Larie is looking at an interval of the range where most of the data is concentrated. The teacher might ask Larie to explain how she reached this conclusion and then ask the class to consider why it can be helpful to look at these smaller intervals of concentrated data.

e. 

Michael incorrectly reasons that 58 is the median by finding the middle of the range from 52 to 64 instead of the middle of the data points. The teacher might begin by reviewing the meaning of median and then ask all the children to line up from shortest to tallest and, using themselves, find the median. Now the class would need to discuss the discrepancy between the median Michael proposed and the one the class found.

f. 

Ali incorrectly thinks the range comprises all the numbers shown on the line plot, even when the numbers do not contain any values. This error arises if students are accustomed to seeing line plots that almost always begin and end with values that contain data.
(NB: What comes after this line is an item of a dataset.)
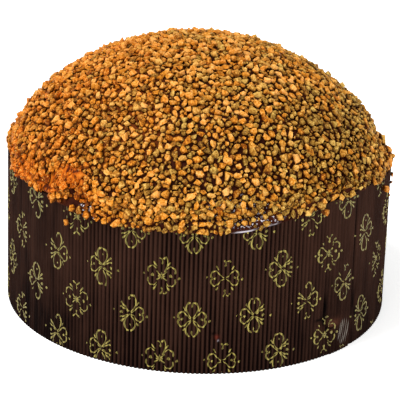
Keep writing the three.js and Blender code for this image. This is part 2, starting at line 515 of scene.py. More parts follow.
def rise(tree, mask, low, high, top=1.0):
    """0 where the mask is low, rising to the top where it is high."""
    return ramp(tree, mask, (low, (0, 0, 0)), (high, (top, top, top)))


def maths(tree, operation, *values, clamp=False):
    """The result of a maths node over numbers and sockets."""
    node = new_node(tree, "ShaderNodeMath")
    node.operation = operation
    node.use_clamp = clamp
    for socket, value in zip(node.inputs, values):
        feed(tree, socket, value)
    return node.outputs[0]


def line(tree, value, slope, base, clamp=False):
    """The value times the slope, plus the base."""
    return maths(tree, "MULTIPLY_ADD", value, slope, base, clamp=clamp)


def total(tree, *values, clamp=False):
    """The sum of the values."""
    first, *middle, last = values
    for value in middle:
        first = maths(tree, "ADD", first, value)
    return maths(tree, "ADD", first, last, clamp=clamp)


def bell(tree, *squares):
    """1 where the squares of the distances are 0, fading out round there."""
    away = total(tree, *squares) if len(squares) > 1 else squares[0]
    return maths(tree, "EXPONENT", maths(tree, "MULTIPLY", away, -1.0))


def blend_colours(tree, factor, first, second):
    """A mix of two colours, each given as a socket or as three numbers."""
    node = new_node(tree, "ShaderNodeMix")
    node.data_type = "RGBA"
    feed(tree, node.inputs[0], factor)
    for socket, colour in ((node.inputs[6], first), (node.inputs[7], second)):
        feed(tree, socket, colour if isinstance(colour, bpy.types.NodeSocket) else (*colour, 1))
    return node.outputs[2]


def use_group(tree, name, **inputs):
    """The outputs of a shader group placed in a tree with its own values."""
    group = {"node_tree": bpy.data.node_groups[name]}
    return add_node(tree, "ShaderNodeGroup", group, **inputs).outputs


def new_material(name, blotch, grain, **shader_inputs):
    """A material, its tree, the object coordinates that its patterns read, and its mottle."""
    material = bpy.data.materials.new(name)
    material.use_nodes = True
    tree = material.node_tree
    for key, value in shader_inputs.items():
        tree.nodes["Principled BSDF"].inputs[key.replace("_", " ")].default_value = value
    place = new_node(tree, "ShaderNodeTexCoord").outputs["Object"]
    mottle = use_group(tree, "Mottle", Vector=place, Blotch_Scale=blotch, Grain_Scale=grain)
    return material, tree, place, mottle


def finish(material, colour, rough, bump=None):
    """Links the colour, the roughness and the bump.

    Roughness is given as a mask, how much it adds and the least roughness. The bump is given
    as its pattern, strength and depth.
    """
    tree = material.node_tree
    shader = tree.nodes["Principled BSDF"]
    tree.links.new(colour, shader.inputs["Base Color"])
    tree.links.new(line(tree, *rough), shader.inputs["Roughness"])
    if bump:
        pattern, strength, depth = bump
        node = add_node(tree, "ShaderNodeBump", Height=pattern, Strength=strength, Distance=depth)
        tree.links.new(node.outputs["Normal"], shader.inputs["Normal"])
    return material


# Shader groups

VECTOR = "NodeSocketVector"
FLOAT = "NodeSocketFloat"


def group_tree(name, inputs, outputs):
    """An empty shader node group with its sockets, given as (name, kind, default)."""
    tree = bpy.data.node_groups.new(name, "ShaderNodeTree")
    for label, kind, default in inputs:
        socket = tree.interface.new_socket(name=label, in_out="INPUT", socket_type=kind)
        if default is not None:
            socket.default_value = default
    for label, kind in outputs:
        tree.interface.new_socket(name=label, in_out="OUTPUT", socket_type=kind)
    return tree, tree.nodes.new("NodeGroupInput").outputs, tree.nodes.new("NodeGroupOutput").inputs


def mottle_group():
    """Two noises of different size, for blotches and for fine grain."""
    tree, given, made = group_tree(
        "Mottle",
        [("Vector", VECTOR, None), ("Blotch Scale", FLOAT, 60.0), ("Grain Scale", FLOAT, 900.0)],
        [("Blotch", FLOAT), ("Grain", FLOAT)],
    )
    for label, detail, rough in (("Blotch", 4.0, 0.55), ("Grain", 3.0, 0.6)):
        pattern = add_node(
            tree,
            "ShaderNodeTexNoise",
            Vector=given["Vector"],
            Scale=given[f"{label} Scale"],
            Detail=detail,
            Roughness=rough,
        )
        tree.links.new(pattern.outputs["Fac"], made[label])


def flute_group():
    """Crest: 1 on the crests of the flutes and 0 in their valleys. Side: 1 where they fade."""
    tree, given, made = group_tree(
        "Flutes",
        [("Vector", VECTOR, None), ("Count", FLOAT, 280.0)],
        [("Crest", FLOAT), ("Side", FLOAT), ("Bearing", FLOAT), ("Height", FLOAT)],
    )
    parts = add_node(tree, "ShaderNodeSeparateXYZ", Vector=given["Vector"]).outputs
    south = maths(tree, "MULTIPLY", parts["Y"], -1.0)
    bearing = maths(tree, "ARCTAN2", parts["X"], south)
    wave = maths(tree, "COSINE", maths(tree, "MULTIPLY", bearing, given["Count"]))
    away = maths(tree, "SUBTRACT", maths(tree, "ABSOLUTE", bearing), math.radians(FLAT_BEARING))
    away = maths(tree, "DIVIDE", away, math.radians(FADE_HALF))
    side = bell(tree, maths(tree, "MULTIPLY", away, away))
    crest = line(tree, wave, 0.5, 0.5)
    results = {"Crest": crest, "Side": side, "Bearing": bearing, "Height": parts["Z"]}
    for label, value in results.items():
        tree.links.new(value, made[label])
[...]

The teacher could use the following questioning to get Ali to focus on the data points: "What is the smallest height of someone in our class? Point to it on the line plot with your left hand. What is the tallest height of someone in our class? Point to it with your right hand. This distance from the lowest to the highest number is what we call the range."

g. 

Antrell correctly reasons about the median and finds it accurately. The teacher might want Antrell to show the class how he found the median and then ask the class to consider why it is important to find the median of a data set.

<< back to Problem D1


 

Problem D2

a. 

Ava is thinking about the whole set of data about first graders in comparison to the fourth graders' set of data. The teacher might ask other students whether they agree and to explain why or why not.

b. 

Nichole is thinking about the spread of the data the class will collect. The teacher could ask the students to consider the spread of their own height data and to quantify their predictions for the range of height data of the first graders.

c. 

Houa is thinking about the range of the data the class will collect. The teacher might ask the students to get out some measuring tapes and mark on the wall the heights from 40 to 50; once the children have looked at these heights, the teacher can ask them to react to Houa's statement.

d. 

Charles is thinking about a specific value, most likely the mode. The teacher might ask Charles if he thinks all first graders, a few of them, or most of them will be three feet tall.

<< back to Problem D2


 

Problem D3

a. 

Asher does not define "lots," nor does she mention that one of the first graders is as tall as a fourth grader. The teacher could ask Asher to explain what she means by "lots" and ask whether all the first graders are shorter than all the fourth graders.

b. 

Charles is reasoning by focusing on the mode of 42 inches. The teacher could reinforce the meaning and use of the term mode.

c. 

Ali is quantifying "how much taller" the fourth graders are than the first graders by comparing the modes of the data sets. The teacher might ask Ali why she compared the modes and then ask the rest of the class to consider the advantages and disadvantages of this approach.

d. 

Nichole is quantifying "how much taller" the fourth graders are than the first graders by comparing the medians of the data sets. The teacher might ask Nichole why she compared the medians and then ask the rest of the class to consider the advantages and disadvantages of this approach as compared to using the modes.

e. 

Tarra is comparing the data sets and thinking about outliers as she reasons that it is unusual for a first grader to be 52 inches tall. This would be an opportunity to discuss further the meaning of outlier.

f. 

Juanita is comparing the range of the two data sets. The teacher could ask Juanita to explain how she reached this conclusion and what this tells us about the heights of first graders.

g. 

Larie is thinking about intervals of the data that contain most of the data. The teacher might use this as an opportunity to focus further attention on the importance of examining intervals when considering how the data are spread out or bunched together.